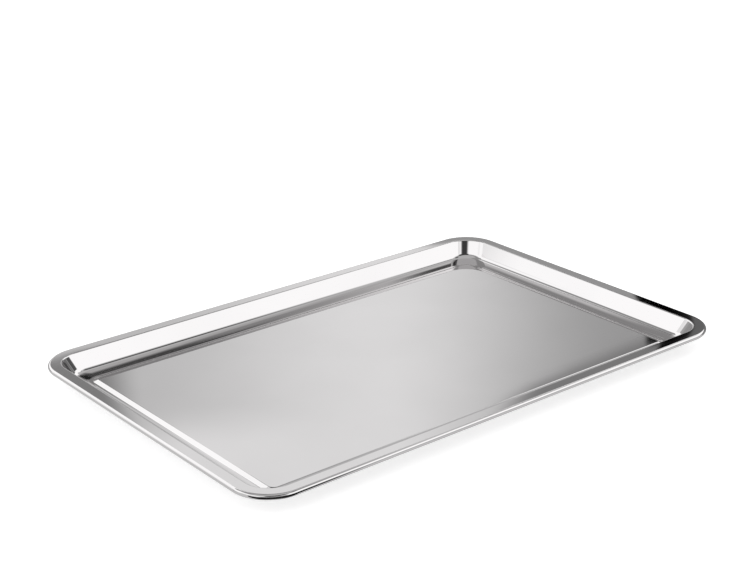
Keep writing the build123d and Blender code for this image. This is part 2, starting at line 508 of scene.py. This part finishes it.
class COOKIESHEET_OT_stage(bpy.types.Operator):
    """Lay the pale floor, hang the soft light and stand the camera where the photograph was taken"""

    bl_idname = "cookiesheet.stage"
    bl_label = "Studio"

    def execute(self, context):
        studio = context.scene.studio
        select_nothing()
        bpy.ops.mesh.primitive_plane_add(size=studio.floor_size, location=(0, 0, 0))
        floor = context.object
        floor.name = "studio_floor"
        floor.data.materials.append(floor_paper(context.scene.finish.floor, studio.floor_glow))
        floor.visible_glossy = False
        studio_sky(studio.brightness)
        context.scene.view_settings.view_transform = "Standard"
        bpy.ops.object.camera_add(location=studio.camera_place)
        camera = context.object
        camera.name = "photo_camera"
        turn = Matrix.Rotation(studio.camera_bearing, 3, "Z")
        dip = Matrix.Rotation(pi / 2 - studio.camera_dip, 3, "X")
        roll = Matrix.Rotation(studio.camera_roll, 3, "Z")
        camera.rotation_euler = (turn @ dip @ roll).to_euler()
        camera.data.sensor_fit = "HORIZONTAL"
        camera.data.sensor_width = SENSOR_WIDTH
        camera.data.lens = studio.lens
        context.scene.camera = camera
        return {"FINISHED"}


class COOKIESHEET_PT_tools(bpy.types.Panel):
    """Sizes, finishes and steps of the cookie sheet"""

    bl_label = "Cookie sheet"
    bl_space_type = "VIEW_3D"
    bl_region_type = "UI"
    bl_category = "Cookie sheet"

    def draw(self, context):
        for group in (context.scene.pan_shape, context.scene.finish, context.scene.studio):
            box = self.layout.box()
            for name in group.__annotations__:
                box.prop(group, name)
        for step in STEPS:
            self.layout.operator(step.bl_idname)


STEPS = (COOKIESHEET_OT_pan, COOKIESHEET_OT_wire, COOKIESHEET_OT_stage)
CLASSES = (PanShape, Finish, Studio, *STEPS, COOKIESHEET_PT_tools)


def register():
    """Add the classes, and their settings to the scene."""
    for item in CLASSES:
        bpy.utils.register_class(item)
    bpy.types.Scene.pan_shape = PointerProperty(type=PanShape)
    bpy.types.Scene.finish = PointerProperty(type=Finish)
    bpy.types.Scene.studio = PointerProperty(type=Studio)


def unregister():
    """Take the settings and the classes out again."""
    del bpy.types.Scene.studio
    del bpy.types.Scene.finish
    del bpy.types.Scene.pan_shape
    for item in reversed(CLASSES):
        bpy.utils.unregister_class(item)


def main():
    """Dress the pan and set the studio."""
    register()
    bpy.ops.cookiesheet.pan()
    bpy.ops.cookiesheet.wire()
    bpy.ops.cookiesheet.stage()


if __name__ == "__main__":
    main()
▬▬▬
(What the exercise asks): Reproduce the listing shown above in its entirety, exactly.

(Output below):
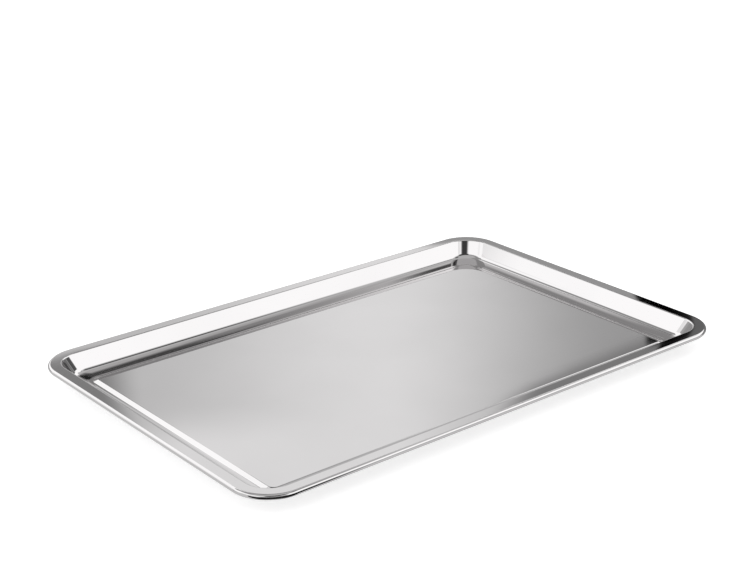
Keep writing the build123d and Blender code for this image. This is part 2, starting at line 508 of scene.py. This part finishes it.
class COOKIESHEET_OT_stage(bpy.types.Operator):
    """Lay the pale floor, hang the soft light and stand the camera where the photograph was taken"""

    bl_idname = "cookiesheet.stage"
    bl_label = "Studio"

    def execute(self, context):
        studio = context.scene.studio
        select_nothing()
        bpy.ops.mesh.primitive_plane_add(size=studio.floor_size, location=(0, 0, 0))
        floor = context.object
        floor.name = "studio_floor"
        floor.data.materials.append(floor_paper(context.scene.finish.floor, studio.floor_glow))
        floor.visible_glossy = False
        studio_sky(studio.brightness)
        context.scene.view_settings.view_transform = "Standard"
        bpy.ops.object.camera_add(location=studio.camera_place)
        camera = context.object
        camera.name = "photo_camera"
        turn = Matrix.Rotation(studio.camera_bearing, 3, "Z")
        dip = Matrix.Rotation(pi / 2 - studio.camera_dip, 3, "X")
        roll = Matrix.Rotation(studio.camera_roll, 3, "Z")
        camera.rotation_euler = (turn @ dip @ roll).to_euler()
        camera.data.sensor_fit = "HORIZONTAL"
        camera.data.sensor_width = SENSOR_WIDTH
        camera.data.lens = studio.lens
        context.scene.camera = camera
        return {"FINISHED"}


class COOKIESHEET_PT_tools(bpy.types.Panel):
    """Sizes, finishes and steps of the cookie sheet"""

    bl_label = "Cookie sheet"
    bl_space_type = "VIEW_3D"
    bl_region_type = "UI"
    bl_category = "Cookie sheet"

    def draw(self, context):
        for group in (context.scene.pan_shape, context.scene.finish, context.scene.studio):
            box = self.layout.box()
            for name in group.__annotations__:
                box.prop(group, name)
        for step in STEPS:
            self.layout.operator(step.bl_idname)


STEPS = (COOKIESHEET_OT_pan, COOKIESHEET_OT_wire, COOKIESHEET_OT_stage)
CLASSES = (PanShape, Finish, Studio, *STEPS, COOKIESHEET_PT_tools)


def register():
    """Add the classes, and their settings to the scene."""
    for item in CLASSES:
        bpy.utils.register_class(item)
    bpy.types.Scene.pan_shape = PointerProperty(type=PanShape)
    bpy.types.Scene.finish = PointerProperty(type=Finish)
    bpy.types.Scene.studio = PointerProperty(type=Studio)


def unregister():
    """Take the settings and the classes out again."""
    del bpy.types.Scene.studio
    del bpy.types.Scene.finish
    del bpy.types.Scene.pan_shape
    for item in reversed(CLASSES):
        bpy.utils.unregister_class(item)


def main():
    """Dress the pan and set the studio."""
    register()
    bpy.ops.cookiesheet.pan()
    bpy.ops.cookiesheet.wire()
    bpy.ops.cookiesheet.stage()


if __name__ == "__main__":
    main()